Is it that we are close to the collapse of traditional media platforms? Are we near the biggest shake up ever in terms of TV Channels and their geographical reach going global right away? Is this eventual model re-shuffling the base for new TV and content distribution models?
All these sound like cataclysmic consequences and impossible right now, more if we think that this could lead to the simplification and maybe disappearance of international cable channels as we know them and distribution operations all together. The change is already happening and the overlap will protect certain lines of businesses, but the audience will get angrier and angrier at the limitations and new media players will benefit and take advantage since they have nothing to lose. The non-traditional companies born as lean on-line platforms with immediate global access continue enchanting and talking to viewers rightfully letting them be in control and even financing the content they want to see.
Even though it sounds scary to pretend the content will be all in English and released globally by the biggest, the beautiful part of current events is that this is reinforcing local production of content to be placed in platforms such as Netflix (yes, once again) reaching its viewers worldwide despite limitations of language and precedence.
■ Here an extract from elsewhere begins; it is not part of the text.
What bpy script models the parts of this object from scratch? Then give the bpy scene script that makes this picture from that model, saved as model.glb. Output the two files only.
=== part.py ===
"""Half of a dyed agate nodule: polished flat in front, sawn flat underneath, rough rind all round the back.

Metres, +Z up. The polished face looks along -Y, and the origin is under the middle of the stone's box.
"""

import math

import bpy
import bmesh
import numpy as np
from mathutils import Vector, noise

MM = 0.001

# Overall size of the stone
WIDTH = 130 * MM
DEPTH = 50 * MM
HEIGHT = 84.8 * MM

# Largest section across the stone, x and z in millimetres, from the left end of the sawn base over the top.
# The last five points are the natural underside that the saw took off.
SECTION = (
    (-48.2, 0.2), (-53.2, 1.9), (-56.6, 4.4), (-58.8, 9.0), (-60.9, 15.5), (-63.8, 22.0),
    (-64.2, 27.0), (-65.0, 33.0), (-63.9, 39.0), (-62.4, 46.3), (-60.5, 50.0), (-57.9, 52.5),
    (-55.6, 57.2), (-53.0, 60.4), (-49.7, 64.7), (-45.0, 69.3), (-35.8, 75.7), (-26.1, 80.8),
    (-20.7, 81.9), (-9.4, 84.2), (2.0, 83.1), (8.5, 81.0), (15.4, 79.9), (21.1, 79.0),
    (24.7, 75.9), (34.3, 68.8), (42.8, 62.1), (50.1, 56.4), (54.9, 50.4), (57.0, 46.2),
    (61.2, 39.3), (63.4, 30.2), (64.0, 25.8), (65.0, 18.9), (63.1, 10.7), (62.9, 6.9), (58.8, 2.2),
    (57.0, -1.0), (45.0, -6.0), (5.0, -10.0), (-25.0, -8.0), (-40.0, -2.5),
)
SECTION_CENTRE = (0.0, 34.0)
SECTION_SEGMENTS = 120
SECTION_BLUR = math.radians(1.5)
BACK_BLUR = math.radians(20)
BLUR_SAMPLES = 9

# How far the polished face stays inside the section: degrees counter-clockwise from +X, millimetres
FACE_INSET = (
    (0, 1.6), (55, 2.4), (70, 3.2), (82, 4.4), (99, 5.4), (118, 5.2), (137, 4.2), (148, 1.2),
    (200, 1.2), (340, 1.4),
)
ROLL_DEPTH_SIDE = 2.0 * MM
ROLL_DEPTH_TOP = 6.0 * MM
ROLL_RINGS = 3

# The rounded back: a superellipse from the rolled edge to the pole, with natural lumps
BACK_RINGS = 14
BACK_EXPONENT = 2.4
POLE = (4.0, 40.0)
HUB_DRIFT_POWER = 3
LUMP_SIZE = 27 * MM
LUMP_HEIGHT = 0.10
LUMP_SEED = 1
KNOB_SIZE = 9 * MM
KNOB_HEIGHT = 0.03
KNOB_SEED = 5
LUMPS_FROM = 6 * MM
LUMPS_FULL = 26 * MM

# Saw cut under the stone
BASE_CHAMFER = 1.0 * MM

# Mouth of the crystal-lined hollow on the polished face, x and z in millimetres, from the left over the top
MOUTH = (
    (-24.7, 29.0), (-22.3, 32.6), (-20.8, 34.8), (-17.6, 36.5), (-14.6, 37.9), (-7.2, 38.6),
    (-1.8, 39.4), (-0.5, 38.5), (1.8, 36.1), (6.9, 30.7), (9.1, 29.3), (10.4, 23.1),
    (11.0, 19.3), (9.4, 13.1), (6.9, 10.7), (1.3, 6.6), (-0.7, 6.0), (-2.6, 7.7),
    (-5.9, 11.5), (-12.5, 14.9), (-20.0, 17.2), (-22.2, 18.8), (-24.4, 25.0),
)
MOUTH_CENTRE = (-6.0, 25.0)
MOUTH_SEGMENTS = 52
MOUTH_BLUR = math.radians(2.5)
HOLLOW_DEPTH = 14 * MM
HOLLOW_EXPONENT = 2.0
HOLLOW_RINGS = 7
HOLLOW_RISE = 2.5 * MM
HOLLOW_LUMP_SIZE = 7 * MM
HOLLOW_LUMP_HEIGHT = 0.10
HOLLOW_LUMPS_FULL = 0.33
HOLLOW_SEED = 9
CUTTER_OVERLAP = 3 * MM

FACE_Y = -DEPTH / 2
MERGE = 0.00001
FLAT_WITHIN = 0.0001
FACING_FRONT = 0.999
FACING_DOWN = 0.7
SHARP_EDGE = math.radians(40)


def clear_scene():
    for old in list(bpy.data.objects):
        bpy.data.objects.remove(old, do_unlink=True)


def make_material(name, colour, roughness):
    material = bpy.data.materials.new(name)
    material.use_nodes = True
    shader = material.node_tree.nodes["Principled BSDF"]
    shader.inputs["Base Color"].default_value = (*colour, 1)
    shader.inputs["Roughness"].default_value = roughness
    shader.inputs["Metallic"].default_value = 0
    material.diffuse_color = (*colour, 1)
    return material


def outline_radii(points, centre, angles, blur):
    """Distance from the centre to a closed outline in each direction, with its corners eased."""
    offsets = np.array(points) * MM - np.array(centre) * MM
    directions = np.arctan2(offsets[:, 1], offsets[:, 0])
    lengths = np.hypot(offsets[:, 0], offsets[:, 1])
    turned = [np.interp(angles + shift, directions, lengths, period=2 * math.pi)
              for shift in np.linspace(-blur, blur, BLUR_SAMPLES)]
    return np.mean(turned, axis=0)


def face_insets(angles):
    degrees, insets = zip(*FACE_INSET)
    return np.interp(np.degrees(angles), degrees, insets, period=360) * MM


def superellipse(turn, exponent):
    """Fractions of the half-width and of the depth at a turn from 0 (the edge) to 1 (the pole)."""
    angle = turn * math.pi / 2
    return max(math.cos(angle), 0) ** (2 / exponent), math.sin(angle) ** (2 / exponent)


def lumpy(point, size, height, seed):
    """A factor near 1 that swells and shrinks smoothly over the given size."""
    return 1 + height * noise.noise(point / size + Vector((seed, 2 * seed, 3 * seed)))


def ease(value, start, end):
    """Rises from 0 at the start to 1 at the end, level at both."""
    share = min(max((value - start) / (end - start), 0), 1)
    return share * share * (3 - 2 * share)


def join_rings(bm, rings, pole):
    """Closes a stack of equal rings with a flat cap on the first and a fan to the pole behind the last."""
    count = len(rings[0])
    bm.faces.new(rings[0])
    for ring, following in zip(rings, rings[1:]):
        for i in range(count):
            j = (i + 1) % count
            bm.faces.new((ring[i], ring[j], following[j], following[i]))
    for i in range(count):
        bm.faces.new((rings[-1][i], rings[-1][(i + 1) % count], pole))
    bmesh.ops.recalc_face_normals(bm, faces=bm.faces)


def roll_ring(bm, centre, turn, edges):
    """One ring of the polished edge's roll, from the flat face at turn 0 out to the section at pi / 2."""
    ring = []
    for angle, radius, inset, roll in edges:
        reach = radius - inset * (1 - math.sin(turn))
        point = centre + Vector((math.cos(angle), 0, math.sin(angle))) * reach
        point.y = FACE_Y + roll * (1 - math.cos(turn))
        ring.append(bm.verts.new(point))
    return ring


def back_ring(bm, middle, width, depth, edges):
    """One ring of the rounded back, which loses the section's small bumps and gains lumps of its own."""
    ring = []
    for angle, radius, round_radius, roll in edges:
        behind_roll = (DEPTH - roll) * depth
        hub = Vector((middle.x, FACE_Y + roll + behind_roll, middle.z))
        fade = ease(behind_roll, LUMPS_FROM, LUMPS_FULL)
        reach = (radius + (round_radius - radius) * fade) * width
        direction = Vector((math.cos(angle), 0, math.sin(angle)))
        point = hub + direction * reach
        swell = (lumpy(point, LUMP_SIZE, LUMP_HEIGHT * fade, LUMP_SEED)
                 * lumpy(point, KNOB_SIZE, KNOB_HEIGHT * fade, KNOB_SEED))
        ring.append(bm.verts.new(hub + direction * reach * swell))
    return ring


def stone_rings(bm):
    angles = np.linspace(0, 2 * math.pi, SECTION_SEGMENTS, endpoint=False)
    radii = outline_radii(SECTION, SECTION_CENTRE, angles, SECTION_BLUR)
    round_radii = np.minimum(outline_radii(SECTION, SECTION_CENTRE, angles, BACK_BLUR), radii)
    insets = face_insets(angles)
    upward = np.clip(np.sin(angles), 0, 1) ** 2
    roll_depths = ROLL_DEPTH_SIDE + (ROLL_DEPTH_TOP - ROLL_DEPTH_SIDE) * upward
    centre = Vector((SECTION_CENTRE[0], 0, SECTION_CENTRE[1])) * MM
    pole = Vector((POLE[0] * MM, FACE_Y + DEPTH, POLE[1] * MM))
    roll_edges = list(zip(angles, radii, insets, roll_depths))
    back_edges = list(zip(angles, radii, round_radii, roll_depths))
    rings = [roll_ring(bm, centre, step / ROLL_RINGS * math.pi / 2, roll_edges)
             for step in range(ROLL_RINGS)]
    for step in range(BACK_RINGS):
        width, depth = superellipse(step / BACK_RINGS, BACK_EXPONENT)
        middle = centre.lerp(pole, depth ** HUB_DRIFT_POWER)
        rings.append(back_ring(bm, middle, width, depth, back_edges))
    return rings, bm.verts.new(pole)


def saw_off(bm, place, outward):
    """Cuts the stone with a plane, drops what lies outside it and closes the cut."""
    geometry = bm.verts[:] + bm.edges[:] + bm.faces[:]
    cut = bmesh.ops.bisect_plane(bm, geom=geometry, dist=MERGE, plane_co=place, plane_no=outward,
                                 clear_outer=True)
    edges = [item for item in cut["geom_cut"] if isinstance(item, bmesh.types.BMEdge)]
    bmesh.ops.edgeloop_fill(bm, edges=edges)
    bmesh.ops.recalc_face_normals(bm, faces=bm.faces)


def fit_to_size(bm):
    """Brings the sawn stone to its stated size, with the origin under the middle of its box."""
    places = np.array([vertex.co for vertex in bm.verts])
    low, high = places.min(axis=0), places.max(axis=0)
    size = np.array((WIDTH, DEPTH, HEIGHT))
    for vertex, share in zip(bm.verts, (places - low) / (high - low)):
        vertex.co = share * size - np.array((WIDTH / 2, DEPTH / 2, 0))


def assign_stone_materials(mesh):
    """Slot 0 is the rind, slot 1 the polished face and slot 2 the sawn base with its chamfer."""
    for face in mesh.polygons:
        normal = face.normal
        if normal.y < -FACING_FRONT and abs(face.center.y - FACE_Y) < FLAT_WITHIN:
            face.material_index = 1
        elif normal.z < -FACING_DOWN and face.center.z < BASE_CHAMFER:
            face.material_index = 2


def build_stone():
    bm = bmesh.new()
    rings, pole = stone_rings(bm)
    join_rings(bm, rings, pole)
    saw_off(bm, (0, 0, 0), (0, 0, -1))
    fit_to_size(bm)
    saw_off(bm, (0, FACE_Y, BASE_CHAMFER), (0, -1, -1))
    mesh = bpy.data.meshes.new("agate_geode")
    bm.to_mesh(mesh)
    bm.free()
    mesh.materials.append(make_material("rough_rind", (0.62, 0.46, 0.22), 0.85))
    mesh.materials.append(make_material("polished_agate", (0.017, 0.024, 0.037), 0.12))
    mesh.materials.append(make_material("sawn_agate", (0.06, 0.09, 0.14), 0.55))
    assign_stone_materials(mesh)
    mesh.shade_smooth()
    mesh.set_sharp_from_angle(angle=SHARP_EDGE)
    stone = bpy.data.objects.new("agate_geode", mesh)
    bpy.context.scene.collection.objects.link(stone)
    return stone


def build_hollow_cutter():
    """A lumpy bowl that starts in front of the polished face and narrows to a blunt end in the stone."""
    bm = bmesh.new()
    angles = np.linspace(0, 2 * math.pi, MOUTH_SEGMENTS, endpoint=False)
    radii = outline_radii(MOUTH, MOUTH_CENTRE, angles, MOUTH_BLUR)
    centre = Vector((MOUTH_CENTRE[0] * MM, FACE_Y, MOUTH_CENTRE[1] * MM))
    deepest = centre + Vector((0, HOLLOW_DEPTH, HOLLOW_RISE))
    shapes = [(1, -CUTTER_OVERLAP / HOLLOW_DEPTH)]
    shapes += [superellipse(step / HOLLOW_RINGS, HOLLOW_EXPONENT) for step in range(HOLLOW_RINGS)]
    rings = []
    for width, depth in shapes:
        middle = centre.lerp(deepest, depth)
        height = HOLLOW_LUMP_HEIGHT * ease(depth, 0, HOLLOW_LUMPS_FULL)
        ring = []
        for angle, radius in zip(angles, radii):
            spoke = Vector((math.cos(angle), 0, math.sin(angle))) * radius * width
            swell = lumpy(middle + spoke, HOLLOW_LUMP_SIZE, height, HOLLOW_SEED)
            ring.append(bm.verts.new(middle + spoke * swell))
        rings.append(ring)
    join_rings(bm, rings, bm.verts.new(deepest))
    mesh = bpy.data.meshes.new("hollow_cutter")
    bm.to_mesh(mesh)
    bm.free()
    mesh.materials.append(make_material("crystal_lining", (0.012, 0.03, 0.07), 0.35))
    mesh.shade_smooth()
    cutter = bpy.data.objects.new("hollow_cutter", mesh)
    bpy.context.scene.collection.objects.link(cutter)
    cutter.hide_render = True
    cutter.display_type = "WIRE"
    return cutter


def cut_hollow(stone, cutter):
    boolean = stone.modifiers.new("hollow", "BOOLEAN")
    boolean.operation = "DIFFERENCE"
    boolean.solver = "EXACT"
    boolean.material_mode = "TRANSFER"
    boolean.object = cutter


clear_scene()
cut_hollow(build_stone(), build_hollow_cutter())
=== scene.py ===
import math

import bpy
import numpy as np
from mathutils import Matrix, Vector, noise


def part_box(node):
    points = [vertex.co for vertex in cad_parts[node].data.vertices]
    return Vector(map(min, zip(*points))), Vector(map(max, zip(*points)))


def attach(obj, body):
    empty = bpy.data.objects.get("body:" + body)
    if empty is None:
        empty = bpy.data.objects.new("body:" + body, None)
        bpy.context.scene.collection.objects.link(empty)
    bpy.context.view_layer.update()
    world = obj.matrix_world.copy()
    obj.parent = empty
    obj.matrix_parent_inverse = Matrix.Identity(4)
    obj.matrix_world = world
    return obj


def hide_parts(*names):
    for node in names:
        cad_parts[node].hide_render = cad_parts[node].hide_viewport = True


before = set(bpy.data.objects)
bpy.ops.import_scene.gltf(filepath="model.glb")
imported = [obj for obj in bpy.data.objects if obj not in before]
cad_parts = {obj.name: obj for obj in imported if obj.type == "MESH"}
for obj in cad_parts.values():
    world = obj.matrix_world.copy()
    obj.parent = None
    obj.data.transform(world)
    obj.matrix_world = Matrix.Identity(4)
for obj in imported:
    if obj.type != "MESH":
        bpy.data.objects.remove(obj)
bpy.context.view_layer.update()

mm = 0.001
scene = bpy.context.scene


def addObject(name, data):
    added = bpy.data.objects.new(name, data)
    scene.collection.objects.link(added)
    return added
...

YouTube of course reshaped the viewers’ tolerance to watch on-line events, content, movies, series, and any type of video experience from whatever is coming.
Traditional media, the system, needs to figure out how to move its gigantic infrastructure, to take advantage of their brand power to re-gain and rebuild a fan base that is bigger now than before but scattered. Geographical barriers are no longer there, and its notion is probably the one orthodoxy the industry is going to need to defeat to reinvent itself within the new media landscape.